Memahami Makna Kebebasan Beragama dalam Islam
Surat Al-Kafirun (سورة الكافرون), yang berarti "Orang-orang Kafir", adalah salah satu surat pendek dalam Al-Qur'an, menempati urutan ke-109. Surat ini terdiri dari enam ayat dan termasuk golongan surat Makkiyah, yang diturunkan sebelum Nabi Muhammad Shallallahu 'alaihi wa sallam hijrah ke Madinah. Meskipun pendek, kandungan maknanya sangat fundamental dan tegas, terutama dalam menegaskan prinsip kebebasan beragama dan ketegasan akidah Islam.
Menurut riwayat asbabun nuzul (sebab turunnya ayat), Surat Al-Kafirun diturunkan sebagai respons terhadap permintaan kaum Quraisy Mekkah yang pada saat itu belum menerima Islam. Mereka menawarkan kompromi kepada Rasulullah SAW. Mereka mengajak beliau untuk menyembah tuhan-tuhan mereka selama satu tahun, dan sebagai gantinya, mereka akan menyembah Tuhan Nabi Muhammad SAW selama satu tahun berikutnya. Tentu saja, tawaran ini ditolak mentah-mentah oleh Islam karena tauhid (mengesakan Allah) adalah inti ajaran yang tidak bisa ditawar. Surat Al-Kafirun kemudian turun sebagai jawaban definitif atas tawaran sinkretisme (pencampuran keyakinan) tersebut.
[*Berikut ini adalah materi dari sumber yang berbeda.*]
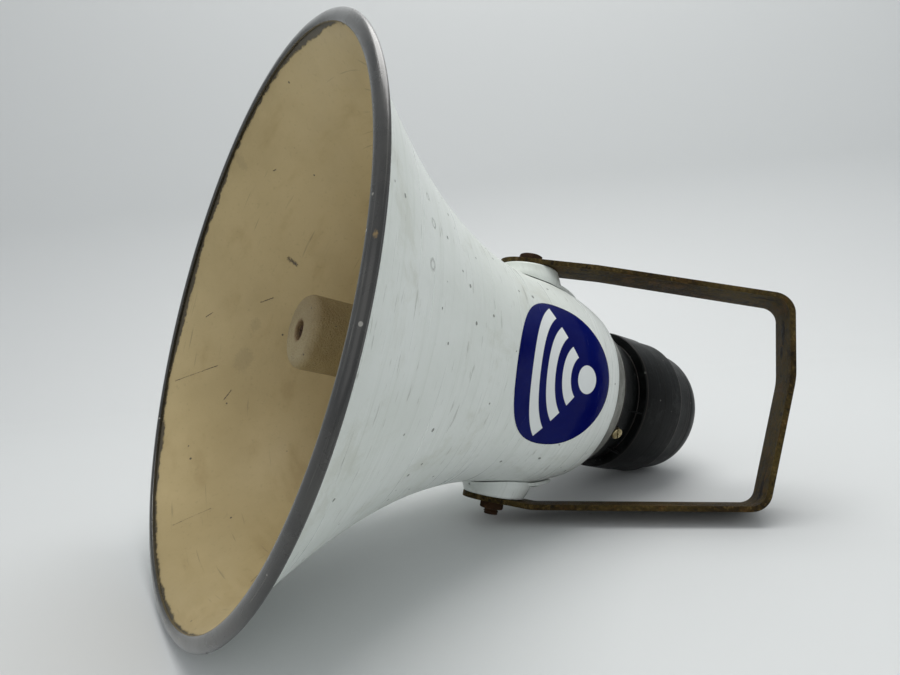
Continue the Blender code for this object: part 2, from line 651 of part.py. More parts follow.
def build_suspension():
    """The flexing surround, clamped at its rim between the housing and a ring."""
    inner = DOME_RADIUS + 0.0002 + COIL_THICKNESS + GAP
    outer = inner + SURROUND_WIDTH
    front = DOME_EDGE
    rear = front + SURROUND_THICKNESS
    outline = [(outer, rear), (outer, front), (inner, front), (inner, rear)]
    turned("surround", outline, DIAPHRAGM, TURNED, facets=INNER_FACETS)
    clamp_rear = TOP_PLATE_FRONT - GAP
    clamp = [(outer + 0.002, clamp_rear), (outer + 0.002, rear + GAP)]
    clamp += [(CHAMBER_RADIUS + GAP, rear + GAP), (CHAMBER_RADIUS + GAP, clamp_rear)]
    turned("clamp_ring", clamp, PHENOLIC, TURNED, facets=INNER_FACETS)


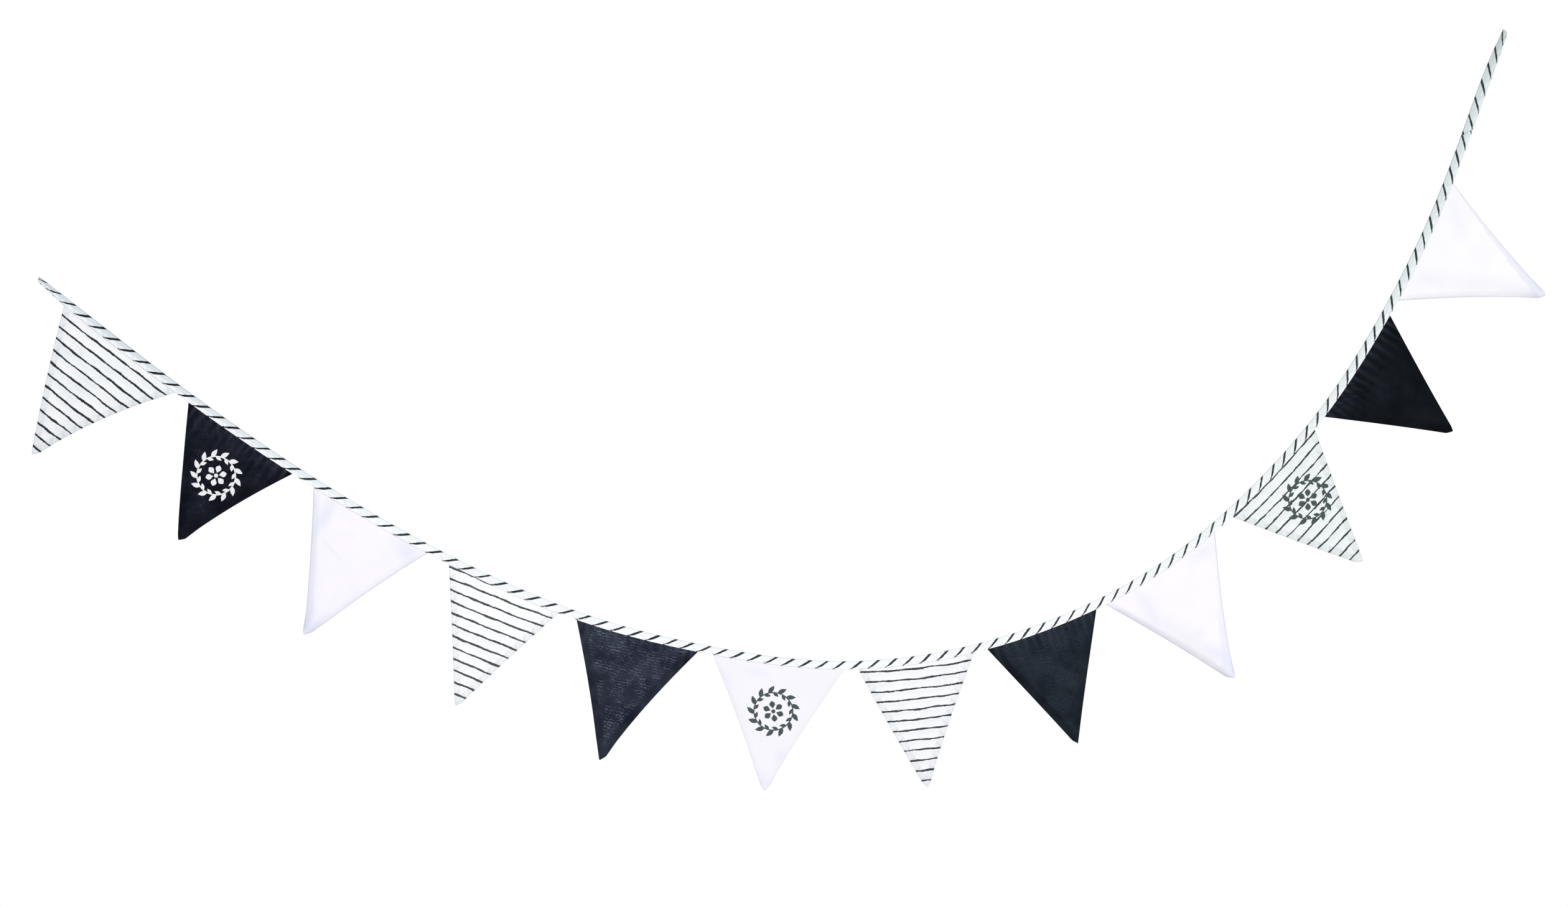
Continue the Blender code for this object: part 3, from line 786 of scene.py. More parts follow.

Surat ini memiliki kedudukan yang sangat penting dalam amalan sehari-hari umat Islam. Rasulullah SAW bersabda bahwa membaca Surat Al-Kafirun setara dengan membaca seperempat Al-Qur'an. Selain itu, surat ini sangat dianjurkan untuk dibaca sebagai sunnah rawatib (shalat sunnah yang mengiringi shalat fardhu), khususnya dalam dua rakaat shalat sunnah setelah Maghrib dan dua rakaat shalat sunnah setelah Subuh. Dalam shalat Witir, surat ini seringkali menjadi bacaan wajib setelah Al-Fatihah. Keutamaan ini menunjukkan betapa pentingnya penegasan akidah yang terkandung di dalamnya.
Inti dari Surat Al-Kafirun terletak pada ayat terakhir: "Untukmulah agamamu, dan untukkulah agamaku." Ayat ini bukan sekadar penolakan terhadap tawaran kompromi, tetapi sebuah deklarasi universal mengenai prinsip dasar Islam: tidak adanya tawar-menawar dalam hal akidah dan ibadah. Allah memerintahkan Nabi-Nya untuk menunjukkan pemisahan yang jelas dan tegas antara ibadah kepada Allah Yang Maha Esa dengan penyembahan terhadap tuhan-tuhan selain-Nya.
Ayat ini menunjukkan bahwa kebenaran dan kebatilan tidak bisa disatukan dalam ranah ibadah. Seorang Muslim harus memiliki identitas spiritual yang jelas dan tidak boleh mencampurkan ajaran Islam dengan praktik-praktik yang bertentangan dengan tauhid. Prinsip ini membebaskan seorang Muslim dari tekanan sosial atau politik yang mencoba mengaburkan batas-batas keyakinan. Walaupun begitu, dalam interaksi sosial sehari-hari di luar urusan ibadah, Islam tetap mengajarkan sikap toleran dan berlaku adil terhadap non-Muslim selama mereka tidak memusuhi umat Islam. Namun, dalam konteks ibadah, pemisahan harus mutlak.
Surat Al-Kafirun adalah pengingat abadi bagi setiap mukmin tentang pentingnya menjaga kemurnian akidah, menjauhi segala bentuk kesyirikan, dan memurnikan niat dalam setiap amal perbuatan hanya untuk Allah SWT semata. Pembacaan surat ini secara rutin membantu memperkuat fondasi keimanan seorang hamba.